India is the UK's largest source country for skilled worker visas, and Indian nationals constitute a substantial share of the UK's technology, financial services, and healthcare workforce. The CEPA's mobility provisions were designed to facilitate the temporary movement of service suppliers, a category that encompasses professionals providing contractual services on behalf of an Indian company to a UK client, without requiring the full apparatus of a Skilled Worker sponsor licence.
The immigration provisions of the CEPA are implemented through amendments to the Immigration Rules, specifically to the Global Business Mobility (GBM) route under Appendix Global Business Mobility. The GBM route was introduced in April 2022 as part of the broader overhaul of the UK's points-based immigration system and replaced the earlier Intra-Company Transfer and Representative of an Overseas Business categories.
The Service Supplier Route for Indian Nationals
From 26 March 2026, Indian nationals who are employed by an Indian company that has a contract to supply services to a UK-based client will be eligible to apply for entry clearance under the Service Supplier sub-category of the GBM route. This is distinct from the Skilled Worker route: it does not require the UK client to hold a sponsor licence, and the applicant remains employed by the overseas (Indian) company throughout their stay.
The key eligibility requirements, as set out in the amended Immigration Rules, are as follows. The applicant must be an Indian national. The applicant must be employed by an Indian company that has a genuine contract for the supply of services with a UK-based entity. The services to be provided must fall within one of the eligible occupations specified in Appendix Global Business Mobility. The applicant must hold the qualifications and, where applicable, the professional registrations required for the relevant occupation. The applicant must be paid at least the minimum salary applicable to the occupation in question.

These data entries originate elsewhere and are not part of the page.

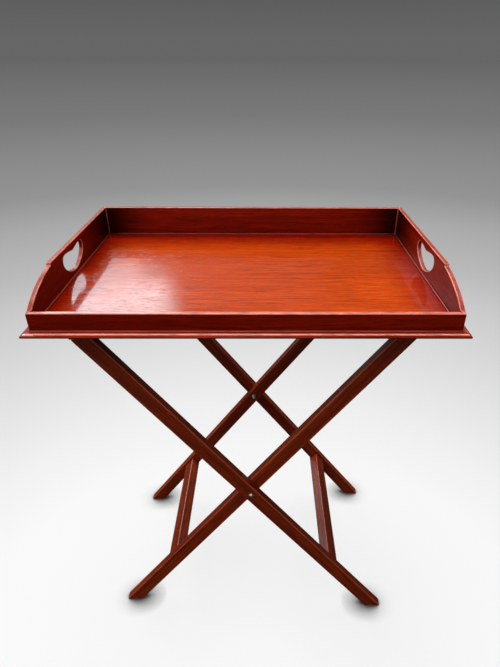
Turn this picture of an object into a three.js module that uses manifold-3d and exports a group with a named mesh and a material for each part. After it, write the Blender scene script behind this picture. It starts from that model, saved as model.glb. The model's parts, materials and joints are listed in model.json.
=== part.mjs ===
// Folding tray table: a galleried mahogany tray that rests on a folding cross-legged stand.
// Millimetres. X runs left to right, Y front to back and Z up; the feet stand on Z = 0.
import * as THREE from 'three';
import { mergeVertices } from 'three/addons/utils/BufferGeometryUtils.js';
import Module from 'manifold-3d';

const wasm = await Module();
wasm.setup();

// ---- Driving dimensions ------------------------------------------------------------

const GAP = 0.3; // clearance left between pieces that touch

// Tray
const TRAY_WIDTH = 660; // over the gallery sides
const TRAY_DEPTH = 432;
const FLOOR_TOP = 787; // height of the tray floor above the ground
const FLOOR_THICKNESS = 6.7;
const WALL = 8; // thickness of the gallery
const BACK_RISE = 60.5; // gallery height above the floor, at the back and along the sides
const FRONT_RISE = 21.5;
const STEP_Y = -114; // where a side steps down and starts its sweep to the front
const STEP_DROP = 4;
const SWEEP_END_Y = -212;
const BEAD = 2.4; // leg of the quarter-round bead that shows
const BEAD_SEAT = 1.2; // depth of the rebate round the floor that the beads stand in
const MOULDING_HEIGHT = 8.5;
const MOULDING_REACH = 12; // overhang beyond the gallery
const MOULDING_INSET = 18; // how far the moulding runs in under the floor
const HAND_HOLE_Y = -12.5;

// Stand
const PIVOT_Z = 379.3;
const LEG_ANGLE = THREE.MathUtils.degToRad(36.9); // each leg's lean from the vertical
const LEG_WIDTH = 29.5;
const LEG_THICKNESS = 17.6;
const STAND_DEPTH = 359; // over the outer pair of legs
const FRAME_GAP = 1.4; // between an outer leg and the inner leg beside it
const TOE_ROUND = 7;
const SHOULDER = 462; // distance from the pivot to the underside of a top rail
const RAIL_HALF_SPREAD = 308; // centre of the stand to the upright face of a top rail
const STRETCHER_AT = 293.5; // distance from the pivot to the middle of a stretcher
const STRETCHER_LENGTHWAYS = 35; // its size along the leg
const STRETCHER_LOW = -14.2; // its faces across the leg, from the leg's centre line
const STRETCHER_HIGH = 8.6;
const STRETCHER_TENON = { length: 10, lengthways: 22, across: 10 };
const RAIL_TENON = { length: 13, thickness: 8, width: 16 };

// Pivots
const BOLT_RADIUS = 2.5;
const BOLT_HOLE_RADIUS = 2.8;
const BOLT_HEAD_RADIUS = 4.3;
const BOLT_HEAD_HEIGHT = 2.6;
const WASHER_RADIUS = 5.4;
const WASHER_THICKNESS = 1;
const NUT_ACROSS_FLATS = 8;
const NUT_HEIGHT = 4;

// Straps
const STRAP_WIDTH = 48;
const STRAP_THICKNESS = 2;
const STRAP_Y = 96;
const STRAP_HANG = 14; // how far each end turns down over its rail
const TACK_PITCH = 16;
const TACK = { headRadius: 3.6, headHeight: 1.5, shankRadius: 0.8, shankLength: 8 };

const CURVE_SEGMENTS = 8;

// ---- Heights and places that follow ------------------------------------------------

const FLOOR_UNDERSIDE = FLOOR_TOP - FLOOR_THICKNESS;
const RAIL_TOP = FLOOR_UNDERSIDE - GAP;
const STRAP_TOP = RAIL_TOP - GAP;
const OUTER_LEG_FRONT_Y = -STAND_DEPTH / 2;
const INNER_LEG_FRONT_Y = OUTER_LEG_FRONT_Y + LEG_THICKNESS + FRAME_GAP;
const HALF_LEG = LEG_WIDTH / 2;
const SIN = Math.sin(LEG_ANGLE);
const COS = Math.cos(LEG_ANGLE);

// ---- Materials ---------------------------------------------------------------------

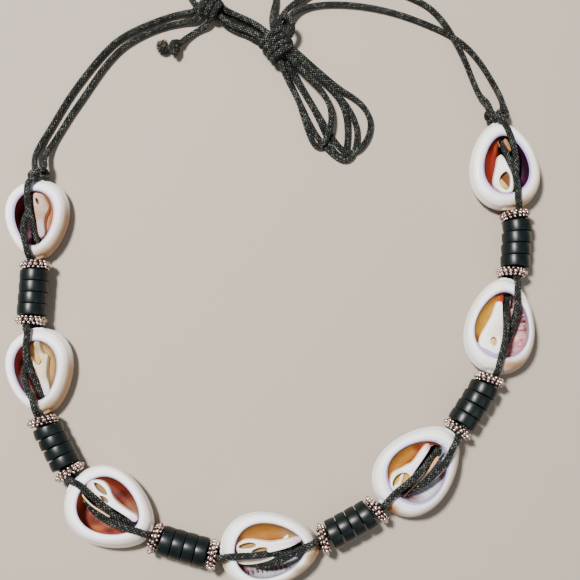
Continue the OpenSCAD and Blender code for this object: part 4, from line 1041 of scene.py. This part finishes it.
def bowl(s, hue, spine):
    """Shallow wall of the inside between the rim and the columella."""
    n, m = (72, 18) if FINE else (20, 6)
    a, b = s.long / 2 * s.open_l * 1.004, s.width / 2 / FULLNESS * s.open_w * 1.02
    th = np.linspace(0, math.pi, n)
    arc = np.stack([a * np.cos(th) + s.off[0], b * np.sin(th) * (1 - EGG * np.cos(th)) + s.off[1]], 1)
    inner = [arc[0]] + [np.array(s.own(lay(x, y, s.high - 1.5))[:2]) for x, y in spine] + [arc[-1]]
    line = catmull([np.array([*q, 0.0]) for q in inner])
    far = np.concatenate([[0], np.cumsum(np.linalg.norm(np.diff(line, axis=0), axis=1))])
    want = np.linspace(0, far[-1], n)
    edge = np.stack([np.interp(want, far, line[:, 0]), np.interp(want, far, line[:, 1])], 1)
    verts, cols, faces = [], [], []
    for i in range(n):
        for j in range(m + 1):
            f = j / m
            u, v = arc[i] * (1 - f) + edge[i] * f
            drop = 0.75 + 1.15 * float(smoothstep(0.0, 0.4, f)) + 1.7 * float(smoothstep(0.6, 1.0, f))
            p = s.out(u, v, s.high - drop)
            verts.append(p)
            tip = float(smoothstep(0.15, 0.55, u / (s.long / 2)))
            col = np.array(hue["left"]) * (1 - tip) + np.array(hue["tip"]) * tip
            w = 1 - float(smoothstep(0.0, 0.06, f))
            # A band just inside the rim is darker: partly the hollow's own darker line along the rim, partly painted
            # shade under the rim.
            col = np.clip(blotted(col, p, PATCHES_AND_STRAND_SHADOWS[s.i]), 0, 1) ** 1.5 * (DEEP[s.i] - 0.17 * math.exp(-((f - 0.08) / 0.09) ** 2))
            cols.append(col * (1 - w) + np.array(LILAC) * 0.7 * w)
    for i in range(n - 1):
        for j in range(m):
            k = i * (m + 1) + j
            faces.append([k, k + 1, k + m + 2, k + m + 1])
    return np.array(verts), faces, None, np.clip(np.array(cols), 0, 1), 1


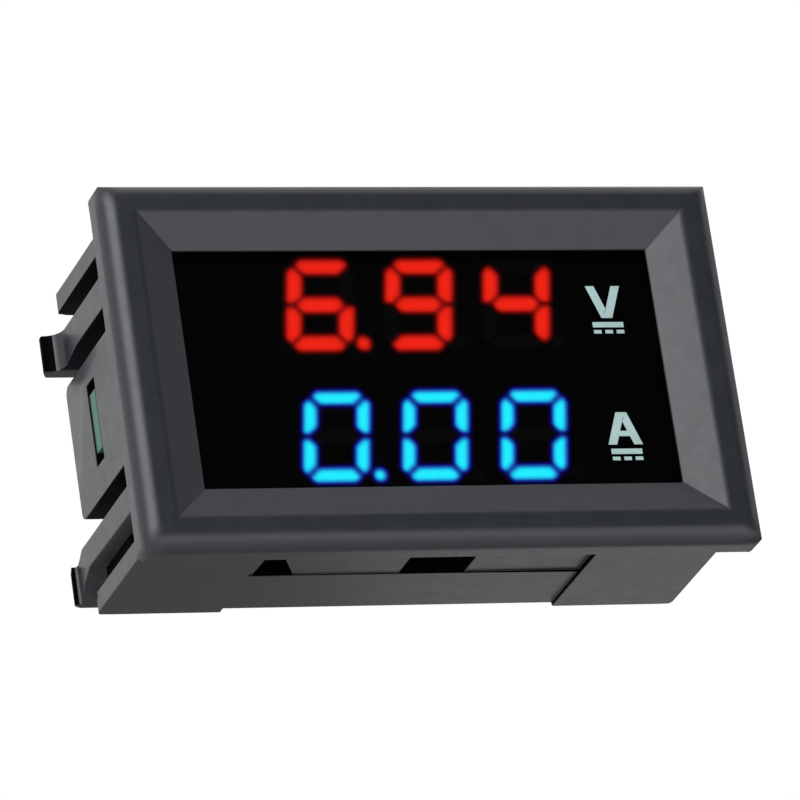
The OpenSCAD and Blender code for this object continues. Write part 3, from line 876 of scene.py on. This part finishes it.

Entry clearance under this route will be granted for a maximum period of twelve months. The annual cap of 1,800 places will be managed by UK Visas and Immigration, and applications will be processed on a first-come, first-served basis once the route opens. There is no provision for extending a Service Supplier visa beyond twelve months, and time spent on this route does not count toward settlement (indefinite leave to remain) in the UK.
Eligible Sectors and Occupations
The CEPA's mobility provisions are not open-ended. The Service Supplier route is limited to specific sectors and occupations that were negotiated as part of the trade agreement. While the full list is set out in the relevant appendices to the Immigration Rules, the principal sectors include information technology and computer services, engineering and technical consultancy, management consultancy, financial advisory services, and certain categories of creative and cultural services.
This sectoral limitation reflects the nature of the trade agreement itself: it is designed to facilitate the delivery of services under a commercial contract, not to provide a general work visa. Indian nationals who wish to work in the UK in a more permanent capacity, or in occupations outside the CEPA's scope, will still need to use the Skilled Worker route or another applicable visa category.
Changes to the Secondment Worker Route
In a separate but related change, effective from 8 April 2026, the minimum period of prior overseas employment required for the Secondment Worker sub-category of the GBM route has been reduced from twelve months to six months. The Secondment Worker route allows overseas workers to come to the UK as part of a high-value contract between their overseas employer and a UK business. Unlike the Senior or Specialist Worker category (which requires the worker to be employed by the same group of companies), the Secondment Worker route applies to workers deployed under third-party commercial contracts.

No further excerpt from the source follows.